Furthermore, the progressive nuclear disarmament on which the bishops conditioned the moral permissibility of deterrence in 1983 has been stalled for a decade. Unless the nuclear-armed nations make good on their own commitments to progressive disarmament, we can continue to expect that other nations will try to acquire nuclear weaponry. The recent history of North Korea has also shown that the possession of weapons and missile capacity increases a nation’s ability to resist outside interference and improves its chances for getting its demands met at the negotiating table. So the first step toward nuclear security must be manifest reduction of nuclear arms by the nuclear powers, followed by negotiation of a new nonproliferation agreement.

Climate change threatens peace because lives and livelihoods, national boundaries and human settlements are at risk—from rising sea levels, the increase in storm activity, the frequency and intensity of drought and spreading desertification. These climatic changes can also produce environmental refugees. Careful negotiation and policing will be needed to manage migratory pressures. Refugee populations, moreover, will demand multinational support and supervision. Likewise, as worldwide food riots this spring have shown, disruptions in food and water supply will require greater regional and international collaboration.

Failed states are a different problem. As we have seen in Afghanistan, Central Africa and the Darfur region of Sudan, bringing peace to long-conflicted regions demands more troops and more time than either the United States or the international community has been willing to give. Peacebuilding in such countries requires just economic and political development along with appropriate constabulary military forces. In Afghanistan, which has certainly been a high priority for international intervention, resources of every sort have fallen well below what donor nations have committed themselves to provide.

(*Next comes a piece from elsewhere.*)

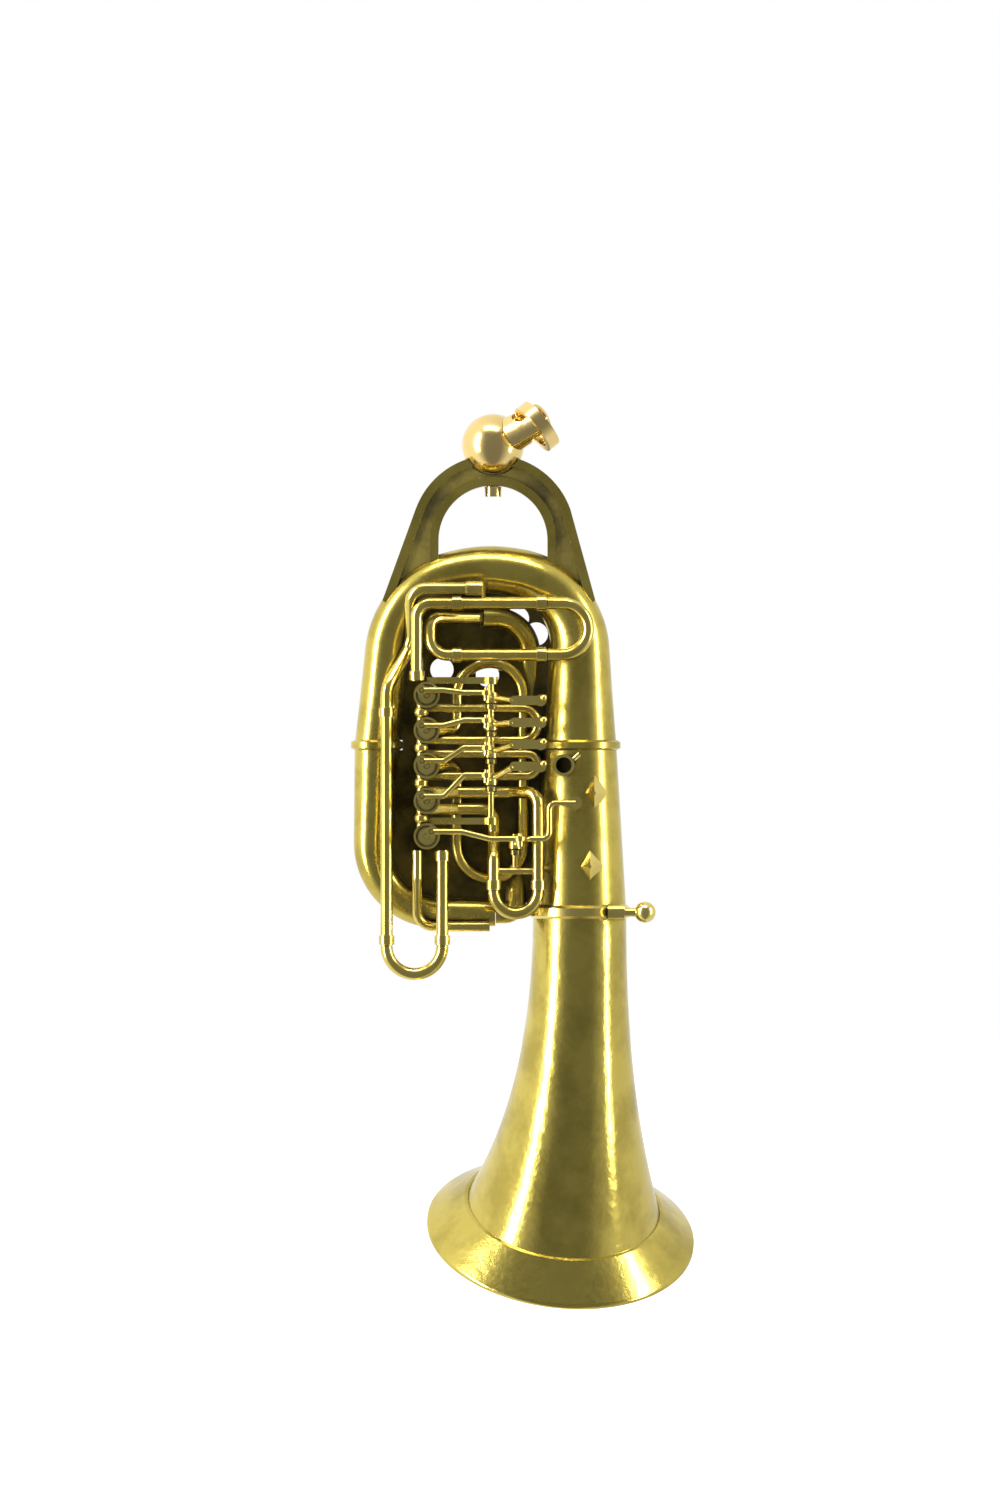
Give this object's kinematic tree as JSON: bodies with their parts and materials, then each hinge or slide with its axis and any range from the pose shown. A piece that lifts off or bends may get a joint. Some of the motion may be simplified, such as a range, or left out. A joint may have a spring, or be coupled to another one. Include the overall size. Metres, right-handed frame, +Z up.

During his address to the United Nations General Assembly last month, Pope Benedict XVI laid out an ethic for international cooperation under the rubric of “the duty to protect” (see “Duty to Protect” in this issue, pg. 9). “Questions of security, the goals of development, the reduction of inequality both locally and globally, protection of the environment, of resources and of climate,” he said, “require all those who are responsible for international life to act in concert...to promote solidarity with the most vulnerable regions of the world.” He challenged the permanent members of the Security Council, including the United States, noting that “a multilateral consensus” that should make such activities possible “continues to be in crisis because it is still subordinated to the decisions of a small number” of states. To supply the conditions of peace for the quarter-century ahead, the Security Council’s permanent five will have to undergo a major change in how it conducts the world’s business.